Whitetail Shooting Gallery is filled with great character moments … Aside from its characters, there are also a lot of amazingly evocative images present. Lapointe takes an ordinarily uninteresting — not to mention unoriginal — subject, rural coming-of-age, strips it down to its bones, and works some kind of gory magic on the remains. The whole thing gives the impression of newness and discovery — usually painful, sexual, or both. … it’s a peculiar gem.”
—The Muse (Memorial University)


Praise for Annette’s previous novel, Stolen:


“The Saskatoon writer’s exceptional first novel should be taught in high schools…”
—The Globe & Mail


“It moves with the force of what’s right and true and must not be elided.”
—Giller Prize Jury


  • Publication: November 2012
  • ISBN: 978-1-897535-98-1
  • Pages: 228 pp
  • Size: 5.75 x 8.75 inches

Annette Lapointe (she/her) lived in rural Saskatchewan, Quebec City, St John’s, Saskatoon, Winnipeg, and South Korea before settling in northern Alberta.
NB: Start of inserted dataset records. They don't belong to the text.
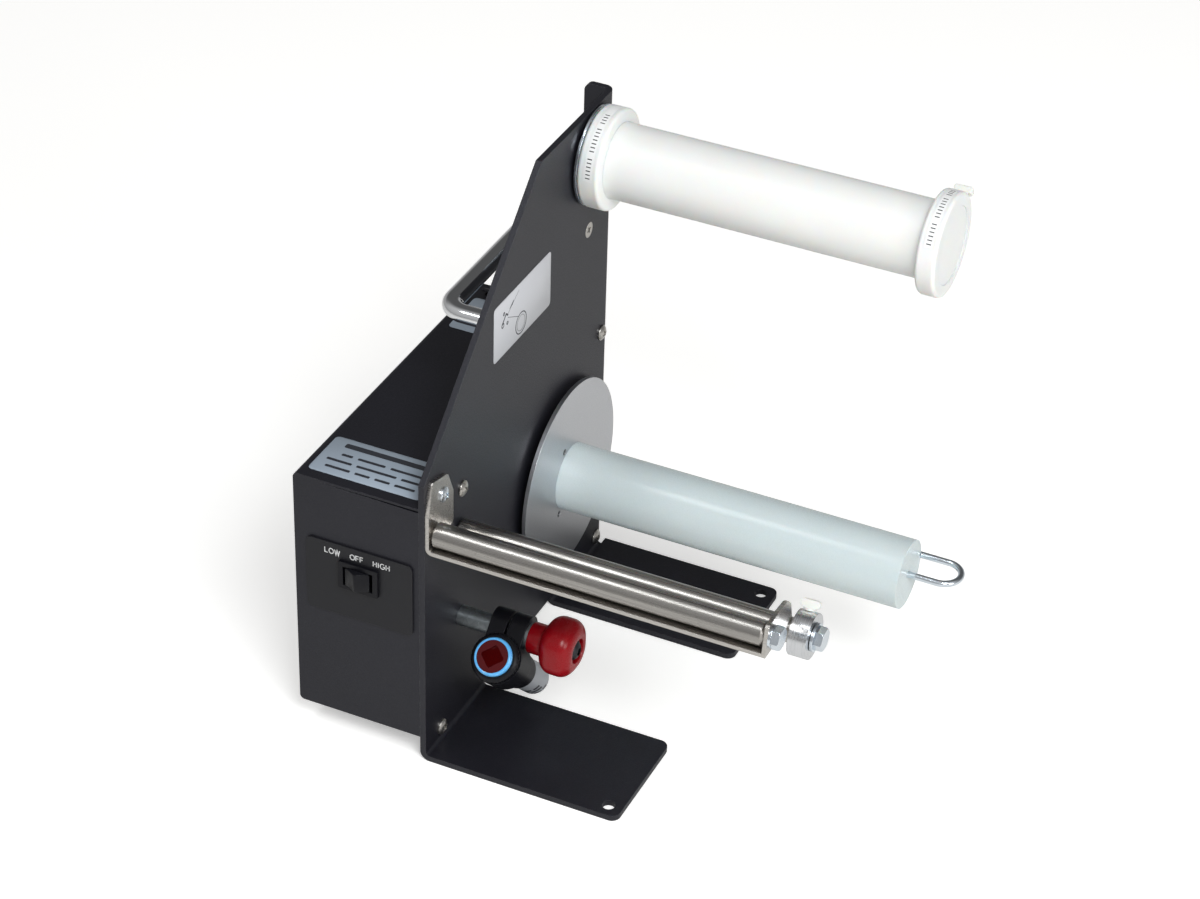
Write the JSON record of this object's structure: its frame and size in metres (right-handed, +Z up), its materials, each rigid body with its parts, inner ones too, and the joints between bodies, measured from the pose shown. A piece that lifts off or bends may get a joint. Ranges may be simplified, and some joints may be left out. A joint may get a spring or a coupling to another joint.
{
  "type": "label dispenser",
  "caption": "Bench-top automatic label dispenser: bent side plate on feet, drive housing, supply spool, powered take-up core, strip bar with guide rods and tilting label sensor.",
  "frame": {"origin": "midway between the two bench bolt holes, on the underside of the feet", "axes": "+Z up, +Y from front to back along the line of bolt holes, +X out from the side plate along the spool and take-up axes"},
  "size_m": [0.2789, 0.2066, 0.2705],
  "materials": {
    "black_powder": "fine-texture powder coat",
    "stainless": "drawn and brushed stainless steel",
    "zinc": "bright zinc plate",
    "screw_steel": "plain stainless screw heads",
    "chrome_bar": "polished chrome plate",
    "aluminium_turned": "turned and clear-coated aluminium",
    "galvanised": "galvanised steel",
    "black_steel": "black oxide",
    "black_plastic": "moulded black plastic",
    "panel_film": "printed black panel",
    "rubber_foot": "moulded rubber",
    "white_nylon": "turned white nylon",
    "natural_nylon": "natural nylon",
    "core_plastic": "pale grey-green plastic rod",
    "red_plastic": "moulded red plastic",
    "blue_plastic": "translucent blue plastic ring",
    "red_lens": "dark red optical window",
    "sensor_grey": "light grey sleeve",
    "gear_case": "die-cast aluminium",
    "motor_steel": "plated steel can",
    "bronze": "sintered bronze",
    "shaft_steel": "ground steel",
    "board_green": "solder resist"
  },
  "bodies": {
    "frame": {"side_plate": "black_powder", "plate_screws": "screw_steel", "housing_cover": "black_powder", "housing_feet": "rubber_foot", "carry_handle": "chrome_bar", "handle_screws": "black_steel", "switch_panel": "panel_film", "switch_body": "black_plastic", "drive_gearbox": "gear_case", "drive_motor": "motor_steel", "gearbox_screws": "black_steel", "shaft_bearing": "bronze", "circuit_board": "board_green", "board_spacers": "natural_nylon", "power_jack": "black_plastic", "supply_axle": "shaft_steel", "axle_nut": "zinc", "supply_washer": "screw_steel", "strip_bracket": "stainless", "bracket_screw": "zinc", "front_rod": "stainless", "rear_rod": "stainless", "rod_screws": "zinc", "rod_washers": "zinc", "rod_bolts": "zinc", "sensor_post": "galvanised", "knob_washer": "zinc"},
    "takeup": {"drive_shaft": "shaft_steel", "takeup_hub": "aluminium_turned", "takeup_disc": "aluminium_turned", "disc_screws": "black_steel", "takeup_core": "core_plastic"},
    "liner_clip": {"takeup_clip": "zinc"},
    "supply_spool": {"supply_tube": "white_nylon"},
    "inner_stop": {"inner_flange": "white_nylon"},
    "inner_thumb": {"inner_flange_screw": "natural_nylon"},
    "outer_stop": {"outer_flange": "white_nylon"},
    "outer_thumb": {"outer_flange_screw": "natural_nylon"},
    "rocker": {"switch_rocker": "black_plastic"},
    "collar": {"guide_collar": "aluminium_turned"},
    "collar_thumb": {"collar_screw": "natural_nylon"},
    "sensor_arm": {"sensor_clamp": "black_plastic"},
    "sensor": {"sensor_barrel": "black_plastic", "sensor_nut": "black_plastic", "sensor_ring": "blue_plastic", "sensor_lens": "red_lens", "sensor_tail": "sensor_grey"},
    "knob": {"clamp_knob": "red_plastic", "knob_screw": "black_steel"}
  },
  "joints": [
    {"name": "takeup_spin", "type": "hinge", "parent": "frame", "child": "takeup", "pos_m": [-0.0335, 0.0465, 0.0773], "axis": [1, 0, 0], "continuous": true},
    {"name": "clip_pull", "type": "slide", "parent": "takeup", "child": "liner_clip", "axis": [1, 0, 0], "range_m": [0, 0.145]},
    {"name": "supply_spin", "type": "hinge", "parent": "frame", "child": "supply_spool", "pos_m": [-0.0335, 0.0755, 0.2453], "axis": [1, 0, 0], "continuous": true},
    {"name": "inner_flange_slide", "type": "slide", "parent": "supply_spool", "child": "inner_stop", "axis": [1, 0, 0], "range_m": [0, 0.06]},
    {"name": "inner_screw_turn", "type": "hinge", "parent": "inner_stop", "child": "inner_thumb", "pos_m": [-0.0852, 0.0948, 0.2291], "axis": [0, 0.766, -0.6428], "range_deg": [0, 360]},
    {"name": "outer_flange_slide", "type": "slide", "parent": "supply_spool", "child": "outer_stop", "axis": [1, 0, 0], "range_m": [-0.09, 0.012]},
    {"name": "outer_screw_turn", "type": "hinge", "parent": "outer_stop", "child": "outer_thumb", "pos_m": [0.08395, 0.09639, 0.25939], "axis": [0, 0.829, 0.5592], "range_deg": [0, 360]},
    {"name": "rocker_tilt", "type": "hinge", "parent": "frame", "child": "rocker", "pos_m": [-0.12745, -0.0968, 0.0982], "axis": [0, 0, 1], "range_deg": [-12, 12]},
    {"name": "collar_turn", "type": "hinge", "parent": "frame", "child": "collar", "pos_m": [0.0815, -0.0642, 0.1143], "axis": [1, 0, 0], "range_deg": [-180, 20]},
    {"name": "collar_screw_turn", "type": "hinge", "parent": "collar", "child": "collar_thumb", "pos_m": [0.0805, -0.0587, 0.12383], "axis": [0, 0.5, 0.866], "range_deg": [0, 360]},
    {"name": "sensor_swing", "type": "hinge", "parent": "frame", "child": "sensor_arm", "pos_m": [-0.0665, -0.0622, 0.0625], "axis": [1, 0, 0], "range_deg": [0, 60]},
    {"name": "sensor_slide", "type": "slide", "parent": "sensor_arm", "child": "sensor", "axis": [0, -0.7071, 0.7071], "range_m": [0, 0.012]},
    {"name": "knob_turn", "type": "hinge", "parent": "frame", "child": "knob", "pos_m": [-0.0435, -0.0622, 0.0625], "axis": [1, 0, 0], "range_deg": [0, 360]}
  ]
}
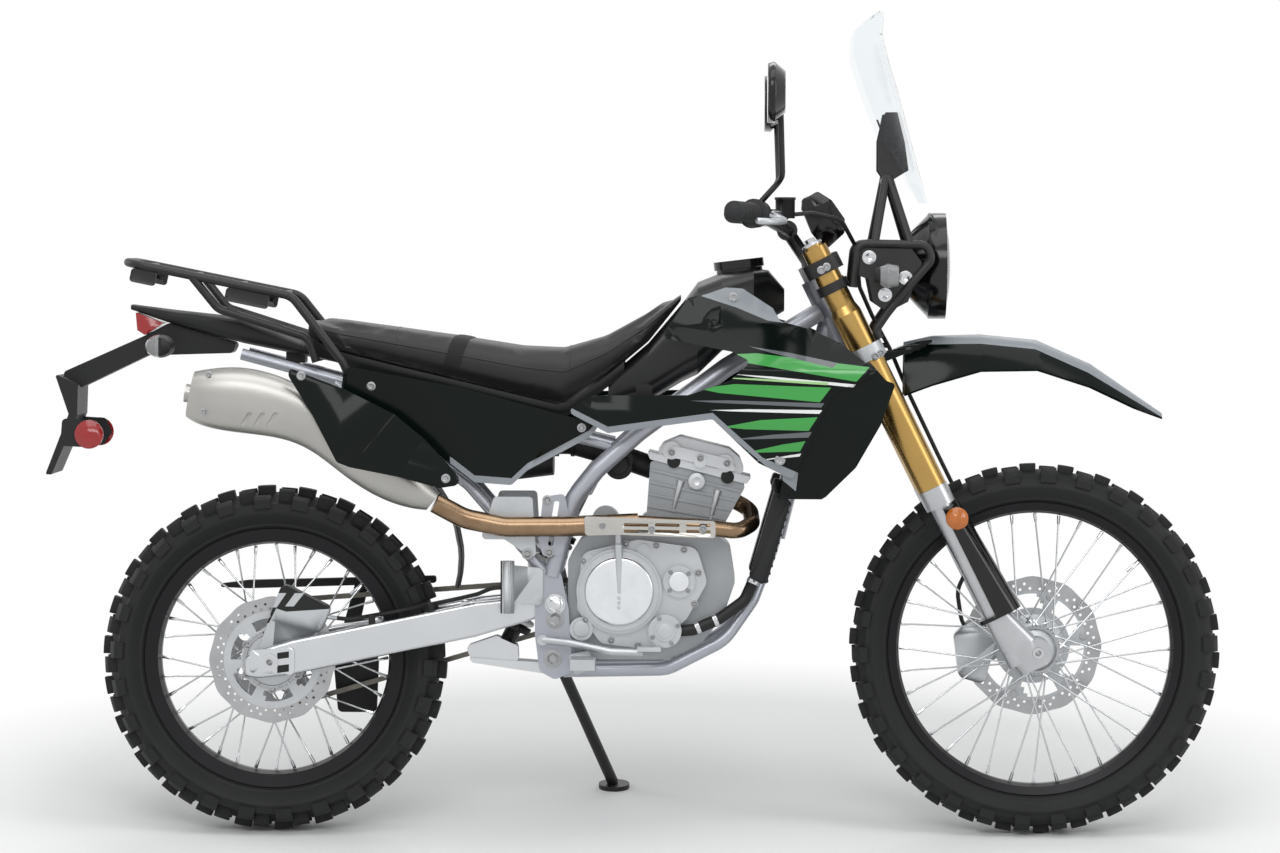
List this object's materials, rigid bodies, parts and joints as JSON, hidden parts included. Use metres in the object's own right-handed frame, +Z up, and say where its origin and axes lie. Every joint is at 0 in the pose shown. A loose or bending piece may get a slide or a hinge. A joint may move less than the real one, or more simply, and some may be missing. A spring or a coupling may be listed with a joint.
{
  "type": "dual sport motorcycle",
  "caption": "Light dual sport motorcycle leaning on its side stand: knobby tyres, wire wheels, long fork, round headlamp, tall screen and rear rack.",
  "frame": {"origin": "middle of the parked bounding box, on the floor under the tyres and the stand foot", "axes": "+X forward, +Y to the rider's left, +Z up; the motorcycle leans 10 degrees towards +Y on its side stand"},
  "size_m": [2.2162, 0.8748, 1.5363],
  "materials": {
    "axle_steel": "zinc plated",
    "black_metal": "powder coated",
    "black_plastic": "moulded",
    "chain_steel": "oiled",
    "clear_lens": "clear",
    "cover_alloy": "cast",
    "disc_steel": "ground",
    "engine_alloy": "cast and painted",
    "exhaust_steel": "heat tinted",
    "fork_gold": "gold anodised",
    "fork_steel": "ground and cast",
    "frame_paint": "silver enamel",
    "gloss_plastic": "moulded gloss",
    "grey_plastic": "moulded",
    "hub_alloy": "cast",
    "lamp_housing": "moulded",
    "muffler_steel": "dark metal",
    "rim_black": "black anodised",
    "rubber_grip": "moulded rubber",
    "seat_vinyl": "vinyl",
    "shock_white": "coated spring",
    "shroud_plastic": "moulded gloss",
    "signal_lens": "moulded lens",
    "spoke_steel": "plated",
    "sprocket_steel": "machined",
    "swingarm_alloy": "polished",
    "tank_paint": "gloss",
    "tyre_rubber": "knobbed rubber"
  },
  "bodies": {
    "chassis": {"front_sprocket": "sprocket_steel", "drive_chain": "chain_steel", "rear_axle": "axle_steel", "frame": "frame_paint", "swingarm": "swingarm_alloy", "rear_shock": "shock_white", "shock_linkage": "swingarm_alloy", "crankcase": "engine_alloy", "cylinder_head": "engine_alloy", "engine_covers": "cover_alloy", "radiators": "black_plastic", "intake": "black_plastic", "exhaust_pipe": "exhaust_steel", "muffler": "muffler_steel", "exhaust_guards": "muffler_steel", "seat": "seat_vinyl", "fuel_tank": "tank_paint", "fuel_cap": "black_metal", "tank_shrouds": "shroud_plastic", "side_covers": "gloss_plastic", "rear_fender": "black_plastic", "plate_bracket": "black_plastic", "rear_lamps": "signal_lens", "luggage_rack": "black_metal", "footpegs": "black_metal", "foot_levers": "black_metal", "rear_brake": "hub_alloy", "chain_guards": "black_plastic"},
    "steering": {"front_axle": "axle_steel", "fork_uppers": "fork_gold", "fork_lowers": "fork_steel", "fork_clamps": "hub_alloy", "fork_guards": "black_plastic", "front_fender": "grey_plastic", "front_caliper": "hub_alloy", "handlebar": "black_metal", "hand_controls": "rubber_grip", "front_brake_hose": "rubber_grip", "mirrors": "black_plastic", "instrument_panel": "black_plastic", "headlamp": "lamp_housing", "headlamp_lens": "clear_lens", "windscreen": "clear_lens", "lamp_bracket": "black_metal", "front_signals": "signal_lens"},
    "front_wheel": {"front_tyre": "tyre_rubber", "front_rim": "rim_black", "front_hub": "hub_alloy", "front_spokes": "spoke_steel", "front_disc": "disc_steel"},
    "rear_wheel": {"rear_tyre": "tyre_rubber", "rear_rim": "rim_black", "rear_hub": "hub_alloy", "rear_spokes": "spoke_steel", "rear_disc": "disc_steel", "rear_sprocket": "sprocket_steel"},
    "stand": {"side_stand": "black_metal"}
  },
  "joints": [
    {"name": "rear_wheel_spin", "type": "hinge", "parent": "chassis", "child": "rear_wheel", "pos_m": [-0.683, -0.17813, 0.32344], "axis": [0, 0.9848, -0.1736], "continuous": true},
    {"name": "steering", "type": "hinge", "parent": "chassis", "child": "steering", "pos_m": [0.334, -0.05024, 1.04875], "axis": [-0.4462, 0.1554, 0.8813], "range_deg": [-43, 43]},
    {"name": "front_wheel_spin", "type": "hinge", "parent": "steering", "child": "front_wheel", "pos_m": [0.75653, -0.17405, 0.34658], "axis": [0, 0.9848, -0.1736], "continuous": true},
    {"name": "side_stand", "type": "hinge", "parent": "chassis", "child": "stand", "pos_m": [-0.155, -0.0422, 0.29388], "axis": [-0.1681, 0.9841, -0.0578], "range_deg": [0, 118]}
  ]
}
She now lives in Treaty 8 territory, on the traditional lands of the Beaver people, and teaches English and creative writing at Northwestern Polytechnic.

Her first novel, Stolen (2006), was nominated for a Giller Prize and was the Winner of two Saskatchewan Book Awards (First Book Award and Saskatoon Book Award). A Finalist for the Books in Canada First Novel Award, as well as being cited as a Globe & Mail Top 5 First Fiction choice, Stolen also garnered Lapointe a Canadian Authors Association-BookTV Emerging Writer award. She is the author of two other acclaimed novels (Whitetail Shooting Gallery — finalist for the McNally Robinson Book of the Year — and . . . And This is the Cure), and a collection of short stories, You Are Not Needed Now. swim: into the north’s blue eye is her debut poetry collection.